Even the layoffs of airline employees and other workers the bosses are blaming on "terrorism" were largely planned well beforehand, as profits were being squeezed by overcapacity and increasingly volatile world competition, and as capitalism headed into its first worldwide recession since 1990–91. "The employers just seized the opportunity to wave the bloody flag against workers and unionists who stood up to defend the rights and livelihoods of working people," Clark said.
None of this would come as a surprise to anyone who’s had a chance to read and think about some of the books and magazines referred to by Waters at the opening of the meeting, Clark said.
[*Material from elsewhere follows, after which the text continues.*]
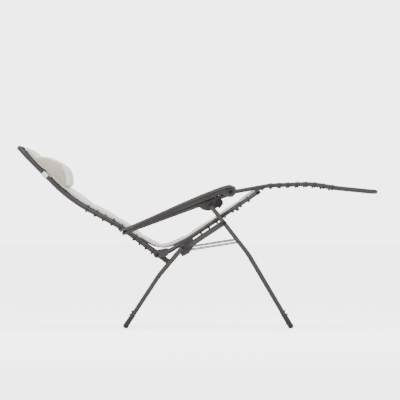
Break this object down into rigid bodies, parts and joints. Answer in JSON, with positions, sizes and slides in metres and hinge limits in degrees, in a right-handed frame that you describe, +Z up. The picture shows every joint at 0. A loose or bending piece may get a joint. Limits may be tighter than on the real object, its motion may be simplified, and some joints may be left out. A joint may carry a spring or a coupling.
{
  "type": "zero gravity recliner",
  "caption": "Folding zero gravity recliner: crossed tubular legs, hinged seat, back and leg rest, padded laced sling, armrests with cam locks, sliding head pillow.",
  "frame": {"origin": "on the floor, midway between the sides and under the middle of the chair's length", "axes": "+X from the head to the feet, +Y to the sitter's left, +Z up"},
  "size_m": [1.649, 0.692, 0.8335],
  "materials": {
    "leg_paint": "satin taupe grey powder coat",
    "frame_paint": "satin taupe grey powder coat",
    "plate_paint": "satin powder coat",
    "shoe_plastic": "moulded grey",
    "black_plastic": "moulded black",
    "bolt_steel": "blackened",
    "wire_steel": "dark coated wire",
    "arm_plastic": "fine-grained moulded grey",
    "lock_plastic": "moulded dark grey",
    "lever_plastic": "semi-gloss black",
    "sling_fabric": "padded woven, cream",
    "clip_plastic": "moulded dark",
    "pillow_fabric": "padded woven, cream with tan shade",
    "elastic_white": "woven elastic, white",
    "trim_fabric": "woven binding, black"
  },
  "bodies": {
    "rear_legs": {"rear_leg_frame": "leg_paint", "rear_feet": "shoe_plastic", "rear_link_bars": "leg_paint", "rear_leg_gussets": "plate_paint", "rear_loop_studs": "bolt_steel", "rear_leg_plugs": "black_plastic", "seat_pivot_bolts": "bolt_steel"},
    "front_legs": {"front_leg_frame": "leg_paint", "front_feet": "shoe_plastic", "crossing_bolts": "bolt_steel", "crossing_spacers": "black_plastic", "front_loop_studs": "bolt_steel", "front_leg_plugs": "black_plastic"},
    "lock_pivots": {"lock_pivot_bolts": "bolt_steel"},
    "locks": {"lock_housing_left": "lock_plastic", "lock_housing_right": "lock_plastic", "lever_pins": "bolt_steel"},
    "lever_left": {"lock_lever_left": "lever_plastic"},
    "lever_right": {"lock_lever_right": "lever_plastic"},
    "seat": {"seat_rail_left": "frame_paint", "seat_rail_right": "frame_paint", "seat_front_crossbar": "frame_paint", "seat_rear_crossbar": "frame_paint", "seat_pivot_brackets": "plate_paint", "back_hinge_plates": "plate_paint", "seat_rail_plugs": "black_plastic", "seat_sling": "sling_fabric", "seat_clips": "clip_plastic"},
    "back_pivots": {"back_pivot_bolts": "bolt_steel", "hip_sling": "sling_fabric"},
    "back": {"back_frame": "frame_paint", "back_lower_crossbar": "frame_paint", "back_frame_plugs": "black_plastic", "back_sling": "sling_fabric", "back_clips": "clip_plastic", "arm_rear_spacers": "black_plastic", "top_trim": "trim_fabric"},
    "arm_pivots": {"arm_rear_bolts": "bolt_steel"},
    "armrests": {"armrest_cap_left": "arm_plastic", "armrest_cap_right": "arm_plastic", "armrest_bracket_left": "arm_plastic", "armrest_bracket_right": "arm_plastic", "arm_rail_left": "frame_paint", "arm_rail_right": "frame_paint", "arm_front_bolts": "bolt_steel"},
    "knee_pivots": {"knee_pivot_bolts": "bolt_steel", "knee_sling": "sling_fabric"},
    "leg_rest": {"leg_rest_frame": "frame_paint", "knee_brackets": "plate_paint", "arm_front_spacers": "black_plastic", "leg_rest_plugs": "black_plastic", "leg_rest_sling": "sling_fabric", "leg_rest_clips": "clip_plastic"},
    "stay_loops": {"stay_loop_left": "wire_steel", "stay_loop_right": "wire_steel"},
    "headrest": {"head_pillow": "pillow_fabric", "pillow_strap": "elastic_white"}
  },
  "joints": [
    {"name": "fold", "type": "hinge", "parent": "rear_legs", "child": "front_legs", "pos_m": [0.121, 0, 0.481], "axis": [0, 1, 0], "range_deg": [0, 57]},
    {"name": "recline", "type": "hinge", "parent": "rear_legs", "child": "seat", "pos_m": [-0.066, 0, 0.37], "axis": [0, -1, 0], "range_deg": [-16.58, 0]},
    {"name": "back_recline", "type": "hinge", "parent": "seat", "child": "back_pivots", "pos_m": [-0.184, 0, 0.337], "axis": [0, -1, 0], "range_deg": [-18.01, 0], "deforming": ["hip_sling"]},
    {"name": "back_fold", "type": "hinge", "parent": "back_pivots", "child": "back", "pos_m": [-0.184, 0, 0.337], "axis": [0, -1, 0], "range_deg": [-80.07, 0]},
    {"name": "knee_recline", "type": "hinge", "parent": "seat", "child": "knee_pivots", "pos_m": [0.273, 0, 0.619], "axis": [0, -1, 0], "range_deg": [-37.91, 0], "deforming": ["knee_sling"]},
    {"name": "leg_rest_fold", "type": "hinge", "parent": "knee_pivots", "child": "leg_rest", "pos_m": [0.273, 0, 0.619], "axis": [0, -1, 0], "range_deg": [-143.97, 0]},
    {"name": "arm_fold", "type": "hinge", "parent": "back", "child": "arm_pivots", "pos_m": [-0.33, 0, 0.445], "axis": [0, -1, 0], "range_deg": [0, 81.93]},
    {"name": "arm_recline", "type": "hinge", "parent": "arm_pivots", "child": "armrests", "pos_m": [-0.33, 0, 0.445], "axis": [0, -1, 0], "range_deg": [0, 22.23]},
    {"name": "lock_fold", "type": "hinge", "parent": "front_legs", "child": "lock_pivots", "pos_m": [0.057, 0, 0.563], "axis": [0, -1, 0], "range_deg": [0, 58.87]},
    {"name": "lock_recline", "type": "hinge", "parent": "lock_pivots", "child": "locks", "pos_m": [0.057, 0, 0.563], "axis": [0, -1, 0], "range_deg": [-12.37, 0]},
    {"name": "stay_loop_swing", "type": "hinge", "parent": "rear_legs", "child": "stay_loops", "pos_m": [-0.043, 0, 0.362], "axis": [0, -1, 0], "range_deg": [0, 1.8]},
    {"name": "lever_left_turn", "type": "hinge", "parent": "locks", "child": "lever_left", "pos_m": [0.095, 0, 0.572], "axis": [0, -1, 0], "range_deg": [0, 60]},
    {"name": "lever_right_turn", "type": "hinge", "parent": "locks", "child": "lever_right", "pos_m": [0.095, 0, 0.572], "axis": [0, -1, 0], "range_deg": [0, 60]},
    {"name": "pillow_slide", "type": "slide", "parent": "back", "child": "headrest", "axis": [-0.7041, 0, 0.7101], "range_m": [-0.02, 0.03]}
  ],
  "couplings": [
    {"joint": "back_recline", "follows": "recline", "ratio": 1.0857},
    {"joint": "back_fold", "follows": "fold", "ratio": -1.4046},
    {"joint": "knee_recline", "follows": "recline", "ratio": 2.2859},
    {"joint": "leg_rest_fold", "follows": "fold", "ratio": -2.5256},
    {"joint": "arm_fold", "follows": "fold", "ratio": 1.4372},
    {"joint": "arm_recline", "follows": "recline", "ratio": -1.3402},
    {"joint": "lock_fold", "follows": "fold", "ratio": 1.0326},
    {"joint": "lock_recline", "follows": "recline", "ratio": 0.74548},
    {"joint": "stay_loop_swing", "follows": "fold", "ratio": 0.0314}
  ]
}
He pointed to several others, including "U.S. Imperialism Has Lost the Cold War" in issue no. 11 of New International magazine, and Cuba and the Coming American Revolution by Jack Barnes, published earlier this year.
Working people and youth in the United States who want to combat the social evils we see accelerating all around us, Clark said, need to look for revolutionary solutions and reach out to the struggles of workers and farmers the world over. The impoverishment and lack of industrial development in the countries where the great majority of humanity lives, and the vast inequities in social and cultural conditions, are the product neither of "conspiracies" nor "chaos," Clark said. "They are the inevitable result of how capitalism works, not how it doesn’t work."
When the leaders of the victorious Bolshevik revolution in Russia launched the Communist International some 80 years ago, its statutes said it was breaking "once and for all with the traditions" of most previous organizations that claimed to be socialist "which, in reality, only recognized the white race." In the new communist world movement, it said, "are fraternally united people of all colors--white, yellow, and black--the toilers of the entire world."
Clark welcomed those at the meeting to join with the Socialist Workers Party, the Young Socialists, and their supporters in the ongoing effort to build such an international movement.